Since the summer of 2007, the global financial system has
been going through a period of turbulence. The economic
fallout of the subprime mortgage crisis and the attendant
dislocation of structured finance in the US caused a major
reassessment of risk across all asset classes and markets
worldwide and an implosion of the banks' balance sheets,
contributing to a global economic slowdown, according to
the IMF, 2008, Global Financial Stability Report, World
Economic and Financial Surveys.
The impact of the current credit crisis on Islamic banking
appears to be limited so far, but the lack of asset diversity
clouds short-term prospects. Write-downs at conventional
financial institutions, following the meltdown of the US
housing market, have already reached close to $500 bn, while
assessing the exposures of financial institutions and devising
means of crisis resolution due to differing and incomplete
disclosure of activities have become more difficult. These
circumstances in wider credit markets have not left Islamic
finance completely unscathed.
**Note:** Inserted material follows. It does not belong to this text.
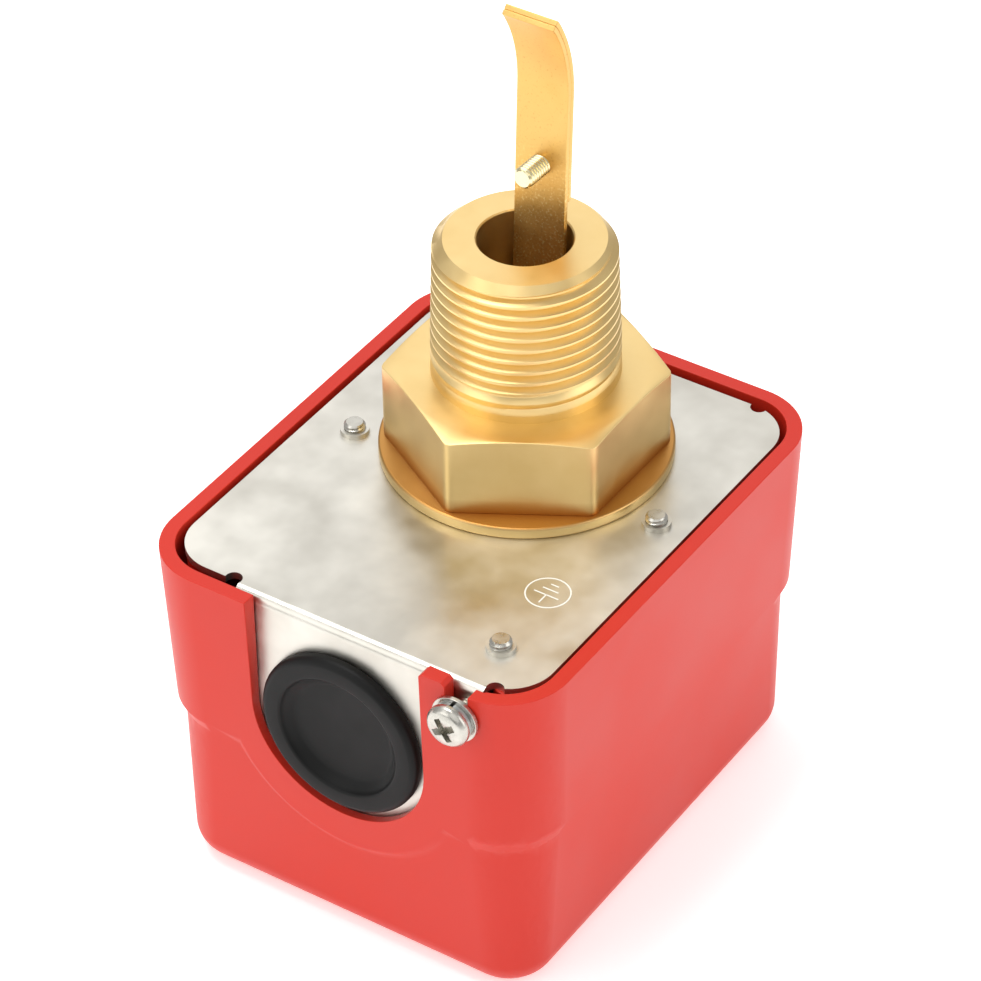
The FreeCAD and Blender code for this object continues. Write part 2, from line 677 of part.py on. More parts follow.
def pad_face_x():
    a = math.radians(REST_LEAN)
    return PAD_X0 * math.cos(a) + PAD_HEIGHT * math.sin(a)


def microswitch_button():
    """Plunger, held in by the lever's pad at rest."""
    button = rod(BUTTON_R, button_point(SWITCH_FACE_X - BUTTON_INSIDE),
                 button_point(pad_face_x() - BUTTON_TO_PAD))
    tip = [edge for edge in button.Edges if edge.Closed and edge.CenterOfMass.x > SWITCH_FACE_X]
    return button.makeChamfer(BUTTON_CHAMFER, tip)


def terminal_span():
    return (SWITCH_BACK_X - TERMINAL_LENGTH, SWITCH_BACK_X)


def microswitch_terminals():
    """Three brass tabs, each with a tapped hole for its clamp screw."""
    x0, x1 = terminal_span()
    tabs = []
    for z in TERMINAL_HEIGHTS:
        tab = box(x0, x1, -TERMINAL_HALF_Y, TERMINAL_HALF_Y, z, z + TERMINAL_T)
        tabs.append(tab.cut(rod(M3_R, V(TERMINAL_SCREW_X, 0, z), V(TERMINAL_SCREW_X, 0, z + TERMINAL_T))))
    return tabs


def terminal_screws():
    return [pan_screw(V(TERMINAL_SCREW_X, 0, z), Z_AXIS, M3_R, M3_HEAD_R, M3_HEAD_H, 4.0)
            for z in TERMINAL_HEIGHTS]


def microswitch_screws():
    return [pan_screw(V(x, -SWITCH_HALF_Y, z), Y_AXIS, M3_R, M3_HEAD_R, M3_HEAD_H,
                      2 * SWITCH_HALF_Y + SHEET + 1)
            for x, z in SWITCH_SCREWS]


# ---- range adjustment ----

def on_range_axis(x):
    return V(x, 0, RANGE_Z)


def range_screw():
    collar_x = RANGE_TAB_X - SHEET - THREAD_PLAY
    head_x = RANGE_TAB_X + THREAD_PLAY
    shank = rod(M4_R, on_range_axis(RANGE_SCREW_TIP_X), on_range_axis(head_x))
    collar = rod(RANGE_COLLAR_R, on_range_axis(collar_x - RANGE_COLLAR_T), on_range_axis(collar_x))
    head = rod(M4_HEAD_R, on_range_axis(head_x), on_range_axis(head_x + M4_HEAD_H))
    drive = box(head_x + M4_HEAD_H - 1.2, head_x + M4_HEAD_H, -M4_HEAD_R, M4_HEAD_R,
                RANGE_Z - 0.5, RANGE_Z + 0.5)
    return shank.fuse([collar, head]).removeSplitter().cut(drive)


def range_nut():
    """Square nut, kept from turning by the frame's shelf."""
    nut = box(RANGE_NUT_X, RANGE_NUT_X + RANGE_NUT_T, -RANGE_NUT_HALF, RANGE_NUT_HALF,
              RANGE_Z - RANGE_NUT_HALF, RANGE_Z + RANGE_NUT_HALF)
    bore = rod(M4_R + THREAD_PLAY, on_range_axis(RANGE_NUT_X), on_range_axis(RANGE_NUT_X + RANGE_NUT_T))
    return nut.cut(bore)


def range_spring():
    """Compression spring between the lever's seat and the nut."""
    a = math.radians(REST_LEAN)
    seat_x = SEAT_X[1] * math.cos(a) + SEAT_HEIGHT * math.sin(a)
    x0 = seat_x + SEAT_R * math.sin(a) + SPRING_WIRE_R + 0.1
    length = RANGE_NUT_X - SPRING_WIRE_R - 0.05 - x0
    helix = Part.makeHelix(length / SPRING_TURNS, length, SPRING_MEAN_R)
    corners = [V(SPRING_MEAN_R, 0, 0) + polar(SPRING_WIRE_R, 45 * i) for i in range(8)]
    for corner in corners:
        corner.z = corner.y
        corner.y = 0
    section = Part.makePolygon(corners + corners[:1])
    coil = Part.Wire(helix).makePipeShell([section], True, True)
    coil.rotate(V(0, 0, 0), Y_AXIS, 90)
    coil.translate(on_range_axis(x0))
    return coil


# ---- earth screw ----

def earth_washer():
    top = V(EARTH_X, EARTH_Y, PLATE_BOTTOM)
    return ring(EARTH_WASHER_R, M4_R + HOLE_PLAY, top - Z_AXIS * EARTH_WASHER_T, top)


def earth_screw():
    seat = V(EARTH_X, EARTH_Y, PLATE_BOTTOM - EARTH_WASHER_T)
    return pan_screw(seat, Z_AXIS, M4_R, M4_HEAD_R, M4_HEAD_H,
                     EARTH_WASHER_T + PLATE_THICKNESS + STUB_H)


NODES = {
    "cover": cover,
    "base_plate": base_plate,
    "pipe_fitting": pipe_fitting,
    "fitting_screws": fitting_screws,
    "cable_plug": cable_plug,
    "cover_screw": cover_screw,
    "cover_spring_washer": cover_spring_washer,
    "cover_flat_washer": cover_flat_washer,
    "paddle_arm": paddle_arm,
    "paddle_blade": paddle_blade,
    "paddle_screw": paddle_screw,
    "lever_stem": lever_stem,
    "bellows": bellows,
    "pivot_pin": pivot_pin,
    "mechanism_frame": mechanism_frame,
    "frame_screws": frame_screws,
    "microswitch_case": microswitch_case,
    "microswitch_button": microswitch_button,
    "microswitch_terminals": microswitch_terminals,
    "terminal_screws": terminal_screws,
    "microswitch_screws": microswitch_screws,
    "range_screw": range_screw,
    "range_nut": range_nut,
    "range_spring": range_spring,
    "earth_screw": earth_screw,
    "earth_washer": earth_washer,
}


def main():
    os.makedirs("parts", exist_ok=True)
    for name, make in NODES.items():
        made = make()
        solids = made if isinstance(made, list) else made.Solids
        shape = Part.makeCompound(solids) if len(solids) > 1 else solids[0]
        shape.exportStep("parts/" + name + ".step")
        print(name, len(solids), "solid" if shape.isValid() else "NOT VALID", round(shape.Volume, 1))


main()
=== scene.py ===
import bpy
import bmesh
import math
from mathutils import Matrix, Vector


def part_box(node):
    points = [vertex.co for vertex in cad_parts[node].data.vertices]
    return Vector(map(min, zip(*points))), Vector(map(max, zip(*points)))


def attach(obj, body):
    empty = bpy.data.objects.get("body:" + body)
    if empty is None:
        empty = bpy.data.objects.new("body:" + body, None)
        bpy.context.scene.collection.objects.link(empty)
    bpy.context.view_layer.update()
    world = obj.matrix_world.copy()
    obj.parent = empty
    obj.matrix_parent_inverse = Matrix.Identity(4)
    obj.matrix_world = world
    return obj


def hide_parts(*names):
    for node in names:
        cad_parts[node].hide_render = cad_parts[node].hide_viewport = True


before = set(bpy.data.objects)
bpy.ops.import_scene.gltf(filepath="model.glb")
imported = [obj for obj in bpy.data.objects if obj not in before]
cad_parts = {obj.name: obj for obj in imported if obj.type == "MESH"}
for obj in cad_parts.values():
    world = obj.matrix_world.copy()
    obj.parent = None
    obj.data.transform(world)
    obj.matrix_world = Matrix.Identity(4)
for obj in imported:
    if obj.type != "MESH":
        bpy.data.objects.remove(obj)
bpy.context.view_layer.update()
print("frame loaded:", len(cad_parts), "nodes")

mm = 0.001
xAxis = Vector((1, 0, 0))
yAxis = Vector((0, 1, 0))
zAxis = Vector((0, 0, 1))
origin = (0, 0, 0)
mergeGap = 0.001 * mm  # points nearer than this are one point
levelGap = 0.01 * mm  # points within this of a height stand at it
flatAngle = math.radians(0.4)  # faces that turn by less than this are one face
sharpAngle = math.radians(35)  # edges that turn by more than this stay edges
mixFactor = 0  # the Mix node's colour sockets share their names, so they go by number
mixFirst = 6
mixSecond = 7
mixResult = 2


def linear(hexColour):
    channels = [int(hexColour[i:i + 2], 16) / 255 for i in (0, 2, 4)]
    curved = [c / 12.92 if c <= 0.04045 else ((c + 0.055) / 1.055) ** 2.4 for c in channels]
    return curved + [1.0]


def addNode(tree, kind, inputs=None, **settings):
    # an input is linked where it is given a socket, and set where it is given a value
    node = tree.nodes.new(kind)
    for name, value in settings.items():
        setattr(node, name, value)
    for key, value in (inputs or {}).items():
        if isinstance(value, bpy.types.NodeSocket):
            tree.links.new(value, node.inputs[key])
        else:
            node.inputs[key].default_value = value
    return node


def unevenSurface(name, size):
    # soft clouds carry the tint, the gloss and a shallow ripple together, and a finer grain lies over them
    material = bpy.data.materials.new(name)
    material.use_nodes = True
    tree = material.node_tree
    shader = tree.nodes["Principled BSDF"]
    for socket, value in size["shader"].items():
        shader.inputs[socket].default_value = value  # what is the same all over stays on its own socket
    place = addNode(tree, "ShaderNodeTexCoord", name="place").outputs["Object"]
    clouds = addNode(tree, "ShaderNodeTexNoise", {
        "Vector": place,
        "Scale": 1 / size["clouds"],
        "Detail": size["cloudDetail"],
    }, name="clouds").outputs["Fac"]
    tint = addNode(tree, "ShaderNodeMix", {
        mixFactor: clouds,
        mixFirst: linear(size["tints"][0]),
        mixSecond: linear(size["tints"][1]),
    }, data_type="RGBA", name="tint")
    tree.links.new(tint.outputs[mixResult], shader.inputs["Base Color"])
    if "gloss" in size:
        # the noise seldom leaves 0.3 to 0.7
        gloss = addNode(tree, "ShaderNodeMapRange", {
            "Value": clouds,
            "From Min": 0.3,
            "From Max": 0.7,
            "To Min": size["gloss"][0],
            "To Max": size["gloss"][1],
        })
        tree.links.new(gloss.outputs["Result"], shader.inputs["Roughness"])
    relief = {}
    if "ripple" in size:
        ripple = addNode(tree, "ShaderNodeBump", {"Height": clouds, **size["ripple"]})
        relief["Normal"] = ripple.outputs["Normal"]
    if "grain" in size:
        grain = size["grain"]
        drawn = addNode(tree, "ShaderNodeMapping", {"Vector": place, "Scale": grain["stretch"]})
        noise = addNode(tree, "ShaderNodeTexNoise", {
            "Vector": drawn.outputs["Vector"],
            "Scale": 1 / grain["size"],
            "Detail": grain["detail"],
        })
        height = noise.outputs["Fac"]
        bump = addNode(tree, "ShaderNodeBump", {"Height": height, **grain["relief"], **relief})
        relief["Normal"] = bump.outputs["Normal"]
    for socket, source in relief.items():
        tree.links.new(source, shader.inputs[socket])
    return material


# injection-moulded ABS: a saturated red with a soft, faintly rippled gloss
mouldedAbs = {
    "shader": {
        "IOR": 1.53,
        "Specular IOR Level": 0.28,
        "Subsurface Weight": 0.08,
        "Subsurface Scale": 1.2 * mm,
    },
    "tints": ("C82A1B", "D0301F"),
    "clouds": 22 * mm,
    "cloudDetail": 2.0,
    "gloss": (0.36, 0.45),
    "grain": {
        "size": 0.55 * mm,  # the mould's texture is finer: drawn this coarse so that it shows
        "detail": 3.0,
        "stretch": (1, 1, 1),
        "relief": {"Strength": 0.12, "Distance": 0.02 * mm},
    },
}
redAbs = unevenSurface("mouldedRedAbs", mouldedAbs)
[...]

With the credit crisis that
erupted last year still hobbling the US economy, investment
banks and finance houses, still reeling from the housing
sector meltdown, are seeking capital infusions from sovereign
wealth funds and other institutional investors. At the same
time, Shariah compliance has traditionally resulted in overdependence
on equity and real estate investment, restricting the potential
of risk diversification from a wider spectrum of available
assets. Overall, however, Islamic banking and finance have
remained on the sidelines and have been so far relatively
unaffected by the global financial turbulence.